1. A medium feeding apparatus, comprising:

a first pair of feeding rollers configured to feed a medium downstream;

a second pair of feeding rollers provided downstream of the first pair of feeding rollers;

a curved path that is a medium feeding path formed between the first pair of feeding rollers and the second pair of feeding rollers, the medium being transported along the curved path while being curved downward; and

an accommodating portion formed outside a curve of the curved path and configured to accommodate a deformed part of the medium at the curved path; wherein

the first pair of feeding rollers is provided at a center area in a medium width direction intersecting with a medium feeding direction, and wherein

the accommodating portion has a pushing member configured to push the deformed part of the medium upstream in the medium feeding direction.

2. The medium feeding apparatus according to claim 1, wherein

the pushing member is an elastic member whose downstream portion in the medium feeding direction is fixed and whose upstream portion in the medium feeding direction pushes the deformed part of the medium.

3. The medium feeding apparatus according to claim 1, wherein

the pushing member is a pivot member that has a pivot at a downstream portion in the medium feeding direction, and an upstream portion located upstream of the pivot in the medium feeding direction pushes the deformed part of the medium.

4. The medium feeding apparatus according to claim 1, wherein

the pushing member is provided at a center area in the medium width direction.
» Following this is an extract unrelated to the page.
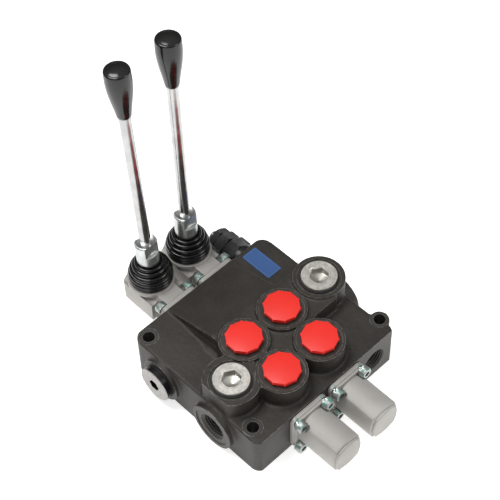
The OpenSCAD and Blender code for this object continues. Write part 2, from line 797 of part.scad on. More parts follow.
relief_lock_nut();
relief_adjusting_screw();
relief_spring();
relief_poppet();
relief_seat();
relief_seal();
name_plate();
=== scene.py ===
import math

import bmesh
import bpy
from mathutils import Matrix, Vector


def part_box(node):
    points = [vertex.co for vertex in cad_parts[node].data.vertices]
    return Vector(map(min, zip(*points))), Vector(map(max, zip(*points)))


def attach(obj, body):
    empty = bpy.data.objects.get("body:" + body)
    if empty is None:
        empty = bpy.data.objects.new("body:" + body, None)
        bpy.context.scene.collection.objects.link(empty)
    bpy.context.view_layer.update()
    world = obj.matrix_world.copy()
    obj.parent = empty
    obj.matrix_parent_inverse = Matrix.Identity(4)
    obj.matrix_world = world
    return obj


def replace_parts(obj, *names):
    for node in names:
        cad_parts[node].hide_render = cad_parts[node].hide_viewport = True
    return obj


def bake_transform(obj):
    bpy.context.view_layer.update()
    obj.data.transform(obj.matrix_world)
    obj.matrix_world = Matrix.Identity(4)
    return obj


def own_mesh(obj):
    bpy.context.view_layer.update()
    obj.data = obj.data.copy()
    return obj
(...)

5. The medium feeding apparatus according to claim 1, further comprising:

a controller configured to control the first pair of feeding rollers and the second pair of feeding rollers; wherein

the controller changes an amount of driving the first pair of feeding rollers depending on feeding conditions when the first pair of feeding rollers is driven, with the second pair of feeding rollers stopped.

6. An image reading apparatus, comprising:

a reader configured to read a medium; and

the medium feeding apparatus according to claim 1 configured to feed the medium toward a reading position where the medium is read by the reader.